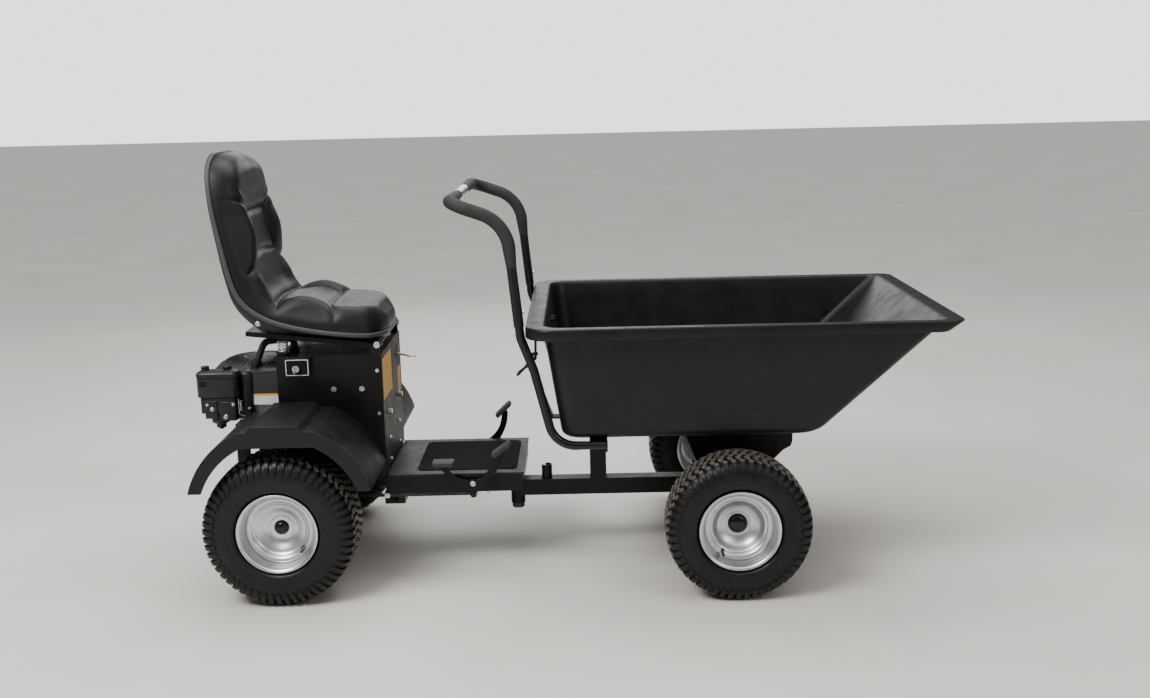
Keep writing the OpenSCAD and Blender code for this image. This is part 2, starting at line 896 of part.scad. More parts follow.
// Places its children in the plane of the tilted seat plate, origin at the hinge
module on_seat() {
    translate([hinge_x, 0, hinge_z]) rotate([0, seat_tilt, 0]) children();
}

// Folded carrier plate with hinge ears, tilting on the two bolts at its front
module seat_plate() {
    color([0.05, 0.05, 0.055])
        on_seat()
            difference() {
                union() {
                    translate([-386, -172, -4]) cube([392, 344, 4]);
                    both_sides() translate([-386, -172, -14]) cube([392, 4, 12]);
                    both_sides()
                        slab_y(-half_w + sheet + 1, 5)
                            polygon([[-30, 0], [-24, -12], [6, -12], [12, -6], [12, 0]]);
                    both_sides() translate([-30, -half_w + sheet + 1, -4]) cube([42, 30, 4]);
                }
                rod_y(5.2 + run_fit, -half_w, box_w);
            }
}

// Moulded pan behind and under the cushion, on two runners
module seat_shell() {
    color([0.03, 0.03, 0.035]) {
        intersection() {
            slab_y(-seat_w / 2 - 8, seat_w + 16)
                polygon([
                    [-535, 705], [-523, 716], [-584, 722], [-700, 738], [-790, 757], [-860, 782],
                    [-915, 822], [-945, 880], [-972, 1000], [-992, 1110], [-1003, 1226],
                    [-1015, 1226], [-1007, 1110], [-990, 1000], [-966, 870], [-934, 800],
                    [-905, 749], [-760, 730]
                ]);
            seat_plan(8);
        }
        both_sides() on_seat() translate([-330, -150, gap]) cube([280, 30, 9]);
    }
}

// Block that rounds the seat in plan and narrows its head, grown by a margin
module seat_plan(grow) {
    width = seat_w + 2 * grow;
    hull() {
        translate([-640, 0, 680]) linear_extrude(300) round_rect(238 + 2 * grow, width, 50);
        translate([-900, 0, 680]) linear_extrude(400) round_rect(300, width, 30);
        translate([-960, 0, 1230]) linear_extrude(40) round_rect(160, width - 90, 30);
    }
}

// Padded vinyl cushion, plain closed solid of the seat and the back
module seat_cushion() {
    color([0.06, 0.06, 0.065])
        intersection() {
            slab_y(-seat_w / 2, seat_w)
                polygon([
                    [-527, 718], [-584, 723], [-700, 739], [-790, 758], [-859.6, 783],
                    [-914, 823], [-944, 880], [-971, 1000], [-991, 1110], [-1002, 1228],
                    [-985, 1250], [-960, 1252], [-938, 1200], [-920, 1110], [-890, 1040],
                    [-885, 940], [-850, 860], [-835, 815], [-780, 838], [-670, 800],
                    [-600, 806], [-545, 783], [-524, 745]
                ]);
            seat_plan(0);
        }
}

// ---------- controls ----------

// Two-pad rocker pedal on the right-hand side of the footplate
module drive_pedal() {
    color([0.06, 0.06, 0.065])
        translate([pedal_x, -pedal_arm_y, pedal_z]) {
            difference() {
                union() {
                    slab_y(0, 6)
                        polygon([
                            [-74, 46], [-45, 18], [-22, 8], [0, 5], [22, 8], [55, 42],
                            [72, 82], [96, 100], [78, 30], [40, -14], [18, -24], [8, -44],
                            [-8, -44], [-18, -24], [-52, 0], [-96, 46], [-96, 62], [-74, 62]
                        ]);
                    rod_y(10, -3, 12);
                }
                rod_y(5 + run_fit, -5, 20);
                translate([0, 0, -rod_drop]) rod_y(3 + run_fit, -5, 20);
            }
            // heel pad and toe pad
            translate([-84, -6, 66]) cube([62, 48, 9], center = true);
            translate([86, -6, 104]) rotate([0, -36, 0]) cube([70, 48, 9], center = true);
        }
}

// Rod under the frame from the pedal to the gearbox arm
module control_rod() {
    color([0.5, 0.5, 0.52])
        translate([0, 0, pedal_z - rod_drop]) {
            translate([pedal_x, 0, 0]) rod_y(3, -pedal_arm_y - 3, pedal_arm_y + 3 + rod_side_y + 2);
            slab_y(rod_side_y, 4)
                difference() {
                    union() {
                        translate([control_x, -5]) square([pedal_x - control_x, 10]);
                        for (x = [control_x, pedal_x])
                            translate([x, 0]) circle(6.1);
                    }
                    translate([control_x, 0]) circle(3.6);
                }
        }
}

// Arm on the side of the gearbox that sets speed and direction
module control_arm() {
    arm_y = rod_side_y + 4 + gap;
    shaft_end = -80.3;
    color([0.5, 0.5, 0.52])
        translate([control_x, 0, pedal_z]) {
            rod_y(7, arm_y, shaft_end - arm_y);
            slab_y(arm_y, 6)
                union() {
                    circle(12);
                    translate([-7, -rod_drop]) square([14, rod_drop]);
                    translate([0, -rod_drop]) circle(7);
                }
            translate([0, 0, -rod_drop]) rod_y(3, arm_y - 6, 8);
        }
}

// Curved brake pedal on the left-hand side of the footplate
module brake_pedal() {
    color([0.06, 0.06, 0.065])
        translate([pedal_x, pedal_arm_y - 6, pedal_z]) {
            difference() {
                union() {
                    slab_y(0, 6)
                        difference() {
                            translate([-42, 82]) circle(104, $fn = 96);
                            translate([-62, 96]) circle(100, $fn = 96);
                            translate([-170, -60]) square([150, 300]);
                            translate([-60, 118]) square([200, 100]);
                        }
                    slab_y(0, 6) circle(15);
                    rod_y(10, -3, 12);
                }
                rod_y(5 + run_fit, -5, 20);
            }
            translate([66, 12, 122]) rotate([0, -41, 0]) cube([74, 46, 9], center = true);
        }
}

// Throttle lever that stands out of the slot in the front panel
module throttle_lever() {
    color([0.3, 0.3, 0.31]) {
        slab_y(119, 3)
            difference() {
                union() {
                    translate([box_front - 40, 610]) circle(9);
                    polygon([[-574, 606], [-500, 591], [-500, 597], [-574, 614]]);
                }
                translate([box_front - 40, 610]) circle(4 + run_fit);
            }
        translate([-492, 120.5, 592.5]) cylinder(r = 15, h = 3);
    }
}

// Ignition key in the console
module ignition_key() {
    color([0.7, 0.7, 0.72])
        translate([-780, 0, 632]) {
            rod_y(7.4, -half_w - 32, 30);
            rod_y(7.4, -half_w - 37, 6);
            rod_y(10, -half_w - 39, 3);
            translate([-1.2, -half_w - 62, -9]) cube([2.4, 25, 18]);
        }
}

// ---------- wheels ----------

// Garden tyre: square-shouldered profile turned about the axle
module tyre(r, w, rim_w, y) {
    side_r = 22;
    shoulder = 26;
    bead_r = rim_r - 6.5;
    bead_y = rim_w / 2 - 12;
    translate([0, y, 0])
        rotate([-90, 0, 0])
            rotate_extrude($fn = 96)
                difference() {
                    hull()
                        for (s = [-1, 1]) {
                            translate([rim_r + 24, s * (w / 2 - side_r)]) circle(side_r);
                            translate([r - shoulder, s * (w / 2 - shoulder)]) circle(shoulder);
                            translate([bead_r, s * (bead_y - 4) - 4]) square([1, 8]);
                        }
                    hull()
                        for (s = [-1, 1]) {
                            translate([rim_r + 24, s * (w / 2 - 30)]) circle(18);
                            translate([r - 36, s * (w / 2 - 36)]) circle(20);
                        }
                    square([2 * (rim_r + 10), 2 * bead_y - 18], center = true);
                }
}

// Pressed rim: flanges, well, dished disc and hub tube, outer side towards -Y
module rim(w, dish, hub_in, hub_r, bore_r) {
    well = rim_r - 18;
    rotate([90, 0, 0])
        rotate_extrude($fn = 96) {
            // barrel with both flanges; 0 is the outer flange face
            polygon([
                [rim_r, 0], [rim_r, -5], [rim_r - 7, -8], [rim_r - 8, -24], [well + 3, -34],
                [well + 3, -w + 34], [rim_r - 8, -w + 24], [rim_r - 7, -w + 8], [rim_r, -w + 5],
                [rim_r, -w], [rim_r - 4, -w], [rim_r - 11, -w + 6], [rim_r - 12, -w + 22],
                [well, -w + 31], [well, -31], [rim_r - 12, -22], [rim_r - 11, -6], [rim_r - 4, 0]
            ]);
            // dished disc
            polygon([
                [well + 1, -36], [well + 1, -40], [78, -44], [66, -dish + 6], [52, -dish],
                [hub_r - 1, -dish - 4], [hub_r - 1, -dish], [50, -dish + 5],
                [63, -dish + 12], [76, -39]
            ]);
            polygon([
                [hub_r, -dish - 2], [hub_r, -hub_in], [bore_r, -hub_in], [bore_r, -dish - 2]
            ]);
        }
    valve_stem();
}

// Tyre valve through the disc
module valve_stem() {
    rotate([0, 150, 0]) translate([84, 44, 0]) rotate([90, 0, 0]) cylinder(r = 4.5, h = 30);
}

// Puts a wheel part on its axle; side -1 is the right, +1 the left
module at_wheel(x, z, side) {
    translate([x, 0, z]) if (side < 0) children(); else mirror([0, 1, 0]) children();
}

module front_tyre(side) {
    color([0.03, 0.03, 0.032])
        at_wheel(front_axle_x, front_tyre_r, side)
            tyre(front_tyre_r, front_tyre_w, front_rim_w, -front_rim_y + front_rim_w / 2);
}

module front_rim(side) {
    color([0.72, 0.72, 0.73])
        at_wheel(front_axle_x, front_tyre_r, side)
            translate([0, -front_rim_y, 0]) rim(front_rim_w, front_dish, 150, 30, 22);
}

module front_bearings(side) {
    color([0.5, 0.5, 0.5])
        at_wheel(front_axle_x, front_tyre_r, side)
            for (y = [-front_rim_y + front_dish + 3, -front_rim_y + 135])
                tube_y(22, 12.5 + run_fit, y, 14);
}

module front_hub_cap(side) {
    color([0.03, 0.03, 0.03])
        at_wheel(front_axle_x, front_tyre_r, side)
            hub_cap(-front_rim_y + front_dish + 2 - gap, 28);
}

module rear_tyre(side) {
    color([0.03, 0.03, 0.032])
        at_wheel(rear_axle_x, rear_tyre_r, side)
            tyre(rear_tyre_r, rear_tyre_w, rear_rim_w, -rear_rim_y + rear_rim_w / 2);
}

module rear_rim(side) {
    color([0.72, 0.72, 0.73])
        at_wheel(rear_axle_x, rear_tyre_r, side)
            translate([0, -rear_rim_y, 0]) rim(rear_rim_w, rear_dish, 150, 30, 12.5 + run_fit);
}

module rear_axle_shaft(side) {
    color([0.5, 0.5, 0.52])
        at_wheel(rear_axle_x, rear_tyre_r, side)
            rod_y(12.5, -rear_rim_y + rear_dish + 4, rear_rim_y - rear_dish - 24);
}

module rear_hub_cap(side) {
    color([0.03, 0.03, 0.03])
        at_wheel(rear_axle_x, rear_tyre_r, side)
            hub_cap(-rear_rim_y + rear_dish + 2 - gap, 21);
}

// Domed plastic cap on the end of a hub
module hub_cap(y, r) {
    translate([0, y, 0])
        rotate([90, 0, 0])
            rotate_extrude()
                polygon([
                    [0, 0], [r, 0], [r, 8], [r - 2, 12], [r - 5, 12], [r - 6, 16], [r - 10, 19], [0, 20]
                ]);
}

module front_tyre_right() { front_tyre(-1); }
module front_rim_right() { front_rim(-1); }
module front_bearings_right() { front_bearings(-1); }
module front_hub_cap_right() { front_hub_cap(-1); }
module front_tyre_left() { front_tyre(1); }
module front_rim_left() { front_rim(1); }
module front_bearings_left() { front_bearings(1); }
module front_hub_cap_left() { front_hub_cap(1); }
module rear_tyre_right() { rear_tyre(-1); }
module rear_rim_right() { rear_rim(-1); }
module rear_axle_shaft_right() { rear_axle_shaft(-1); }
module rear_hub_cap_right() { rear_hub_cap(-1); }
module rear_tyre_left() { rear_tyre(1); }
module rear_rim_left() { rear_rim(1); }
module rear_axle_shaft_left() { rear_axle_shaft(1); }
module rear_hub_cap_left() { rear_hub_cap(1); }

chassis_frame();
kingpin();
footplate();
foot_mat();
seat_box();
front_panel();
body_bolts();
fender_right();
fender_left();
engine_block();
blower_housing();
air_filter_cover();
carburettor();
muffler();
breather_hose();
transaxle();
fuel_tank();
seat_springs();
control_console();
crankshaft();
engine_pulley();
input_pulley();
drive_belt();
main_beam();
front_axle();
hinge_plates();
tub_hinge_pin();
lower_handle_tubes();
upper_handle_tube();
handle_grips();
handle_bolts();
tub();
tub_cradle();
latch_strap();
latch_lever();
seat_plate();
seat_shell();
seat_cushion();
drive_pedal();
control_rod();
control_arm();
brake_pedal();
throttle_lever();
ignition_key();
front_tyre_right();
front_rim_right();
front_bearings_right();
front_hub_cap_right();
front_tyre_left();
front_rim_left();
front_bearings_left();
front_hub_cap_left();
rear_tyre_right();
rear_rim_right();
rear_axle_shaft_right();
rear_hub_cap_right();
rear_tyre_left();
rear_rim_left();
rear_axle_shaft_left();
rear_hub_cap_left();
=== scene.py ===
import json
import math

import bmesh
import bpy
import numpy as np
from mathutils import Matrix, Vector


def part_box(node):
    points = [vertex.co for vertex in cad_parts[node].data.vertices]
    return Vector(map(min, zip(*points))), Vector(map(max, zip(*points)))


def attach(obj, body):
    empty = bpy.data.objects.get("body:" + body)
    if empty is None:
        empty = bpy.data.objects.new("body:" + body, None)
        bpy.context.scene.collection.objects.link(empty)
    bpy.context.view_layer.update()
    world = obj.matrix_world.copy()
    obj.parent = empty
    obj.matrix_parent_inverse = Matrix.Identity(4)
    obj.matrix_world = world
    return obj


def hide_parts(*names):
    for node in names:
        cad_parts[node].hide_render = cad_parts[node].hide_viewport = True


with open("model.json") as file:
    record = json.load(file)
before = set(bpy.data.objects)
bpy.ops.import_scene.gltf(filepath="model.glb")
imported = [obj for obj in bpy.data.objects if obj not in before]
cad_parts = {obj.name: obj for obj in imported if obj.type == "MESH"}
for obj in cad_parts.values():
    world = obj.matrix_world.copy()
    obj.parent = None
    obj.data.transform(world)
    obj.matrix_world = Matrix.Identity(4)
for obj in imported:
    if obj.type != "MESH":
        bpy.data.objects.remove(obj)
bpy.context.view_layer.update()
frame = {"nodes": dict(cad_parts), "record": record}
NODES = frame["nodes"]
SIDES = (("right", -1), ("left", 1))
CORNER_STEPS = 6  # points less one on each corner of a rounded outline
M = {}  # the materials by name


def corner_box(node):
    """Lowest and highest corner of a CAD node as numpy arrays, in metres."""
    lo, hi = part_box(node)
    return np.array(lo), np.array(hi)


# ---------------------------------------------------------------- camera, light, floor

# the photograph's view, found from the object's known lengths
CAMERA_PLACE = (0.05275, -3.88368, 1.39945)
CAMERA_TURN = (11.24, -0.44, -1.34)  # degrees: downwards, sideways, roll
CAMERA_LENS, SENSOR_WIDTH = 40.7, 36

LAMPS = (  # name, place, target, size, watts, colour
    ("key", (-2.4, -2.6, 3.9), (-0.1, 0, 0.4), (2.2, 1.6), 220, (1, 1, 1)),
    ("fill", (3.4, -3.2, 2.6), (0.2, 0, 0.5), (2.0, 2.0), 40, (1, 0.98, 0.95)),
    ("top", (0.2, 1.0, 4.2), (0, 0, 0.6), (3.4, 2.0), 70, (1, 1, 1)),
    ("back", (-0.5, 4.2, 2.4), (0, 0, 0.5), (3.0, 1.6), 45, (1, 1, 1)))
SKY_STRENGTH, SKY_SPREAD = 2.0, 80  # an even light from above, spread over that many degrees
SURROUNDINGS = ((0.9, 0.93, 1, 1), 0.2)  # colour and strength as the object is lit by it
BACKDROP = ((0.95, 0.96, 1, 1), 2.2)  # and as the camera sees it
FLOOR_HALF, FLOOR_CELLS = 40, 24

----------

Exercise objective
All lines of the data above that include the word "before" must be shown.

Answer to the task
before = set(bpy.data.objects)
imported = [obj for obj in bpy.data.objects if obj not in before]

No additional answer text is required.